The material for research embraces over 170 nominations designating revolutionary events divided into three groups. This classification is based on certain signs of revolution called basic, individual, symbolic and presence or lack of components in the collocations which are metonymisers or metaphorisers of the basic word revolution. Thus, fundamental signs of revolutions include “place of the event”, “time”, “presence of the leader”, “driving forces”, “ideological trend” etc.; individual signs include “aim of the revolution”, “its cause”, “presence of assessment seme in its name”, “revolution history” while “symbolic signs” involve presence of various symbols in the names. Besides, regardless of the number of words in the collocations the generalized semantic model is presented. It is divided into two parts: specifier(s) or limiter(s) of the basic word / Basic word “Revolution”.

Therefore, semantic models of the first group covers approximately 125 nominations (73.5%) forming seven subgroups mostly with limiting metonymisers (there are 77 such nominations, in the rest of units the words are used in their direct meaning) e.g.: “COUNTRY, “YEAR/YEARS” / “REVOLUTION” (“the Algerian Revolution, 1954-1962”), “MONTH”, “COUNTRY”, “YEAR” / “REVOLUTION” (the September Revolution in Portugal, 1836), “THE PERSON LEADING THE REVOLUTION” / “REVOLUTION” (Solon’s Revolution), “REVOLUTIONARY DRIVING FORCES” / “REVOLUTION” (the Youth Revolution in Egypt, 2011), “FIELD OF HUMAN ACTIVITY” / “REVOLUTION” (information revolution) etc.

The second group is not so numerous (over 13 units – 7.6%) with most of the nominations being metaphorical. Semantic models of these group nominations are as follows: “PURPOSE OF THE EVENT” / “REVOLUTION” (the Revolution of Dignity in Ukraine), “CAUSE OF THE EVENT” / “REVOLUTION” (the Starvation Revolution, 2010-2011, in Tunisia), “ASSESSMENT OF THE EVENT” / “REVOLUTION” (the Glorious Revolution in England in 1687–1688), “COURSE OF THE EVENT” / “REVOLUTION” (velvet revolutions in countries of Western Europe).

The third group (32 names, i.e. 18.9% - their semantic structure is mostly made up by the various symbols) contains mostly models with the metaphorising component. This group includes most of the nominations of “coloured” revolutions or revolutions with a word denoting colour in their names, e.g.: the Rose Revolution in Georgia in 2003, the White Revolution in Egypt in 2011etc.

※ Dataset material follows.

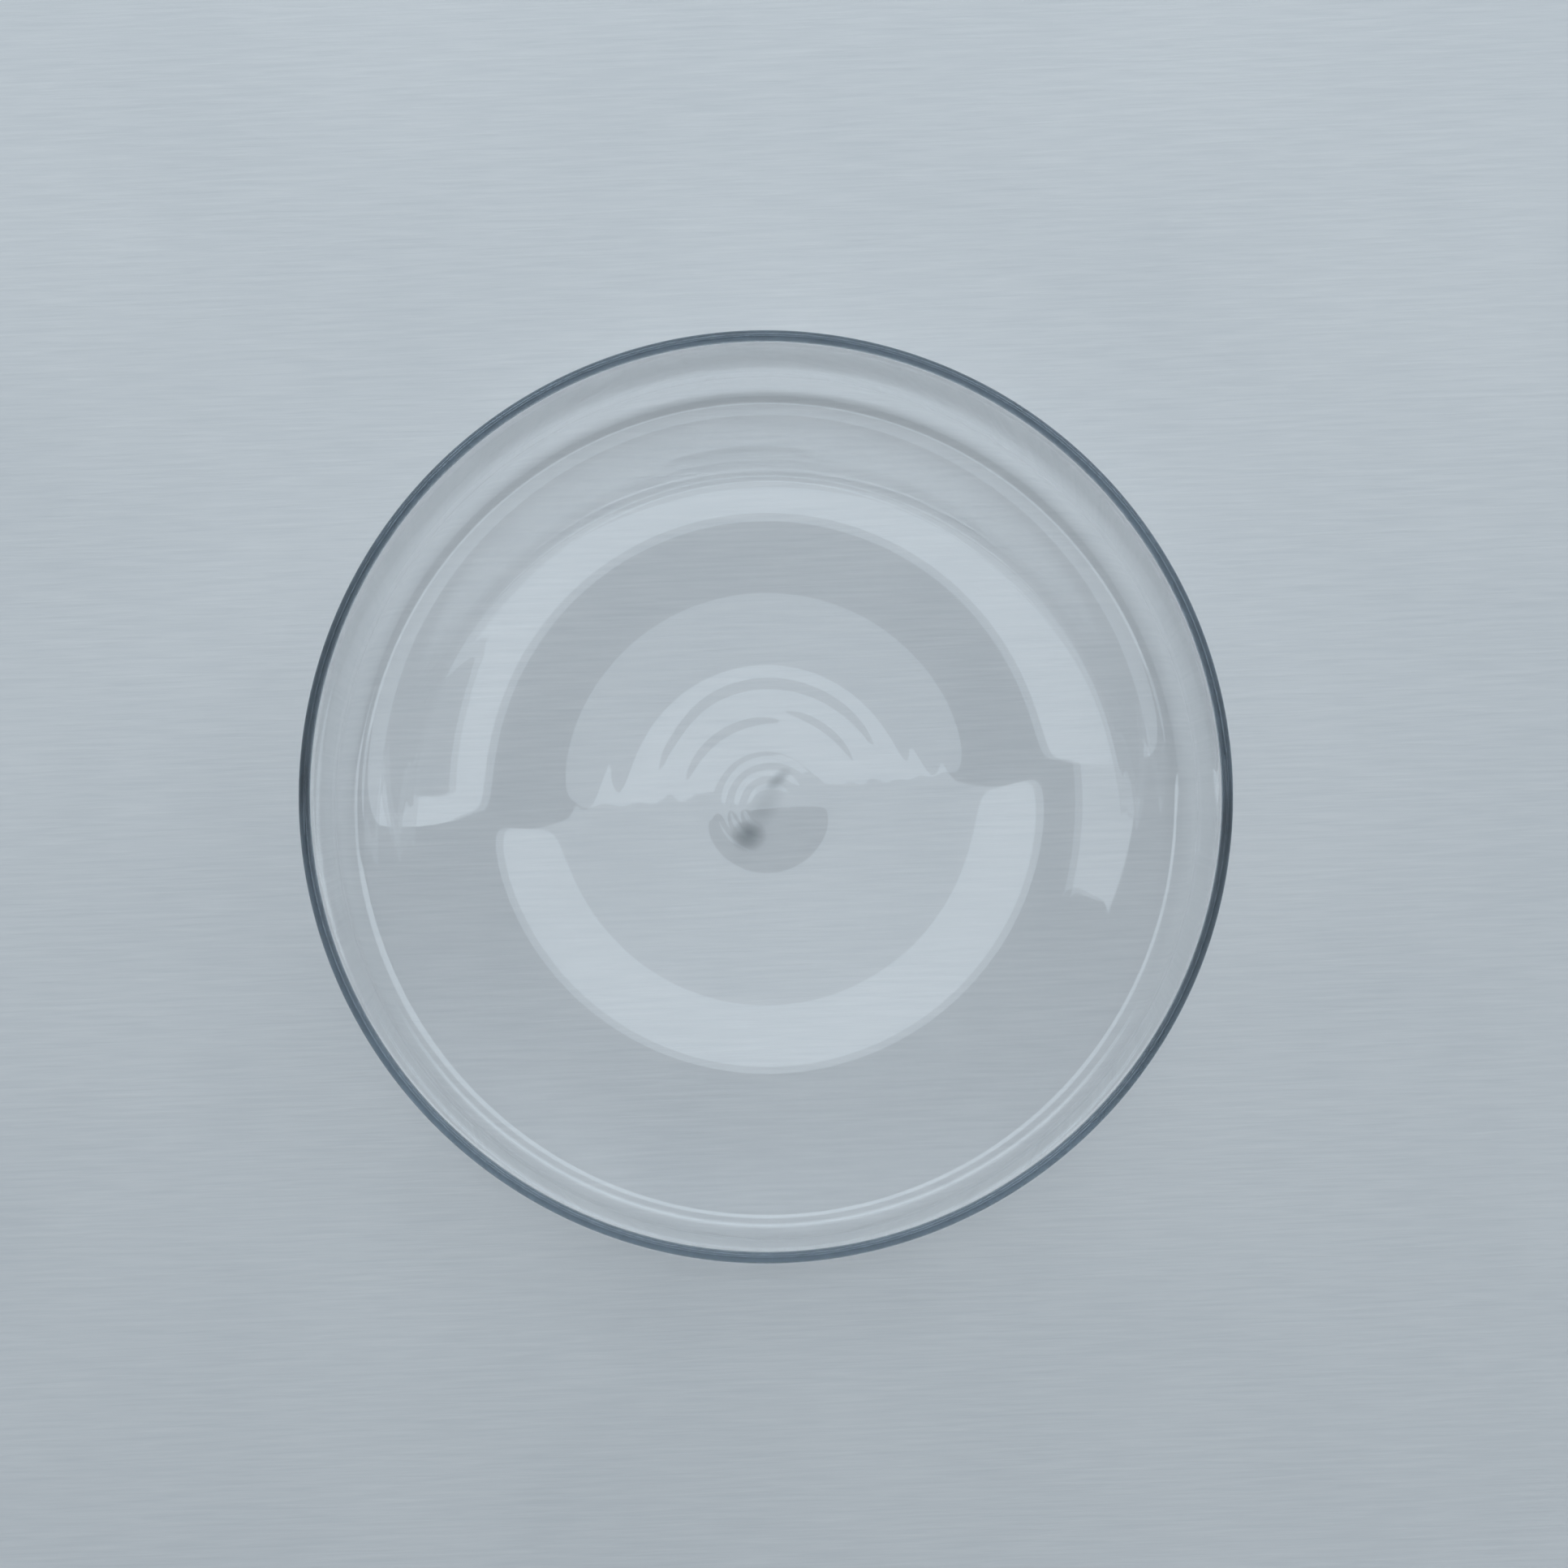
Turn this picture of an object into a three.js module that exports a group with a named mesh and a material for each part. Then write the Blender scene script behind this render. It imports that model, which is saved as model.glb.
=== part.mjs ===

Therefore, the names of the revolutions in the first group are mostly metonymical with periphrastic variants (cognitive revolution – revolution in the domain of cognitive science) being peculiar to these metonymised collocations. Names of the second and the third groups are largely metaphorical. However in the second group there are some names whose components have direct meaning and there are no nominations of that sort in the third group although the third one comprises certain metonymised nominations. Furthermore, the seme of “non-violent resistance to the government” in the third group collocations is represented as various positive images like flowers, plants and fruits (the Tulip Revolution, the Cedar Revolution) as well as non-aggressive colour (the Orange Revolution) etc. Syntactic and periphrastic variation is not peculiar to the nominations of the second and third groups with six exceptions out of thirty-two collocations which can be used to form syntactic variants e.g.: the Rose Revolution – the Revolution of Roses.

Finally, if any nomination is the reflection of human mind work, these nominations can be used to track the course of changes in the attitude towards revolutionary processes. Transformation shifts from one state to the other one are known to be attended with violent reaction of society that may be shaped as protests, ralli           es, clashes with the authorities and as a rule leads to murderous consequences. However the feature of “losses of lives during revolutions” is not expressed in their names anyhow. Certain changes in that direction took place in the twenty-first century when the world got overwhelmed with “coloured” revolutions, when the forms of protests that were peaceful (at least at first) altered, and the names themselves started to evoke more or less positive emotions and to differ in semantics from the preceding nominations.